[TASK STATEMENT] Present the data once more in exactly its original form.

[DATASET EXCERPT]
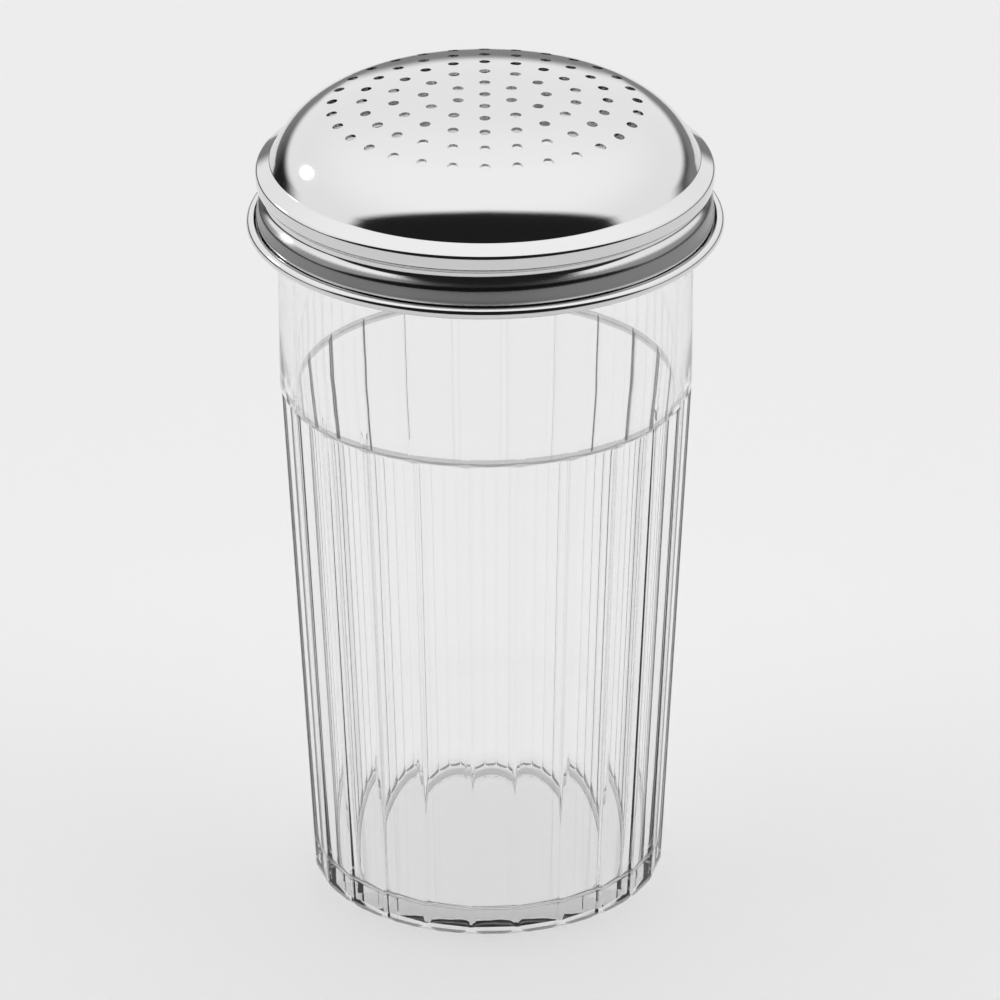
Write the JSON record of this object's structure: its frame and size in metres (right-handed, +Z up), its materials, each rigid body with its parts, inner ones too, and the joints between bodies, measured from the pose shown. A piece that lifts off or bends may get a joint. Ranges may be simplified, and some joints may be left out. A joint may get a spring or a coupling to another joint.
{
  "type": "table shaker",
  "caption": "Clear fluted jar with a screw thread and a polished steel lid whose perforated dome sprinkles cheese, spice or sugar.",
  "frame": {"origin": "centre of the jar's underside, on the plane that it stands on", "axes": "+Z up along the jar's axis, -Y towards the front"},
  "size_m": [0.082, 0.082, 0.1463],
  "materials": {
    "clear_plastic": "clear, polished moulding",
    "polished_steel": "polished stainless sheet, fine knurling on the skirt"
  },
  "bodies": {
    "jar": {"jar": "clear_plastic"},
    "lid": {"lid": "polished_steel"}
  },
  "joints": [
    {"name": "lid_lift", "type": "slide", "parent": "jar", "child": "lid", "axis": [0, 0, 1], "range_m": [0, 0.06]}
  ]
}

[OUTPUT OF THE TASK]
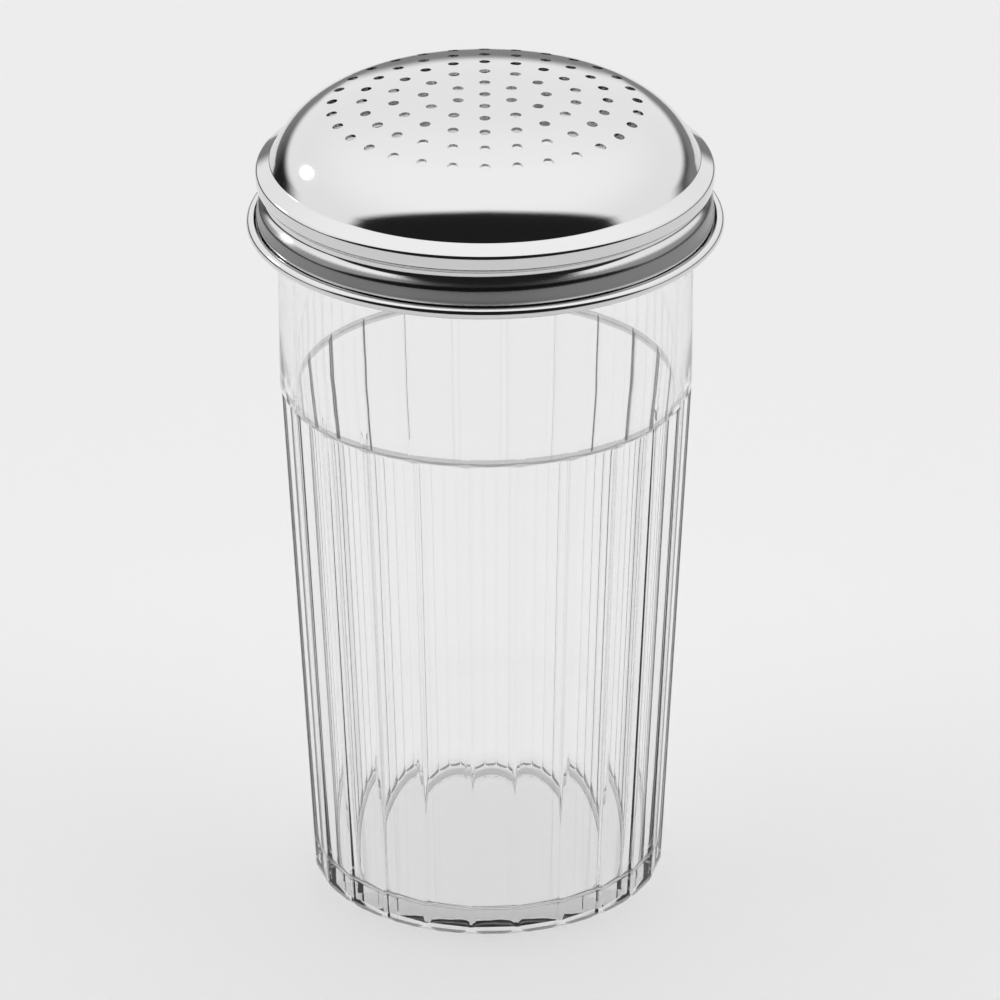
Write the JSON record of this object's structure: its frame and size in metres (right-handed, +Z up), its materials, each rigid body with its parts, inner ones too, and the joints between bodies, measured from the pose shown. A piece that lifts off or bends may get a joint. Ranges may be simplified, and some joints may be left out. A joint may get a spring or a coupling to another joint.
{
  "type": "table shaker",
  "caption": "Clear fluted jar with a screw thread and a polished steel lid whose perforated dome sprinkles cheese, spice or sugar.",
  "frame": {"origin": "centre of the jar's underside, on the plane that it stands on", "axes": "+Z up along the jar's axis, -Y towards the front"},
  "size_m": [0.082, 0.082, 0.1463],
  "materials": {
    "clear_plastic": "clear, polished moulding",
    "polished_steel": "polished stainless sheet, fine knurling on the skirt"
  },
  "bodies": {
    "jar": {"jar": "clear_plastic"},
    "lid": {"lid": "polished_steel"}
  },
  "joints": [
    {"name": "lid_lift", "type": "slide", "parent": "jar", "child": "lid", "axis": [0, 0, 1], "range_m": [0, 0.06]}
  ]
}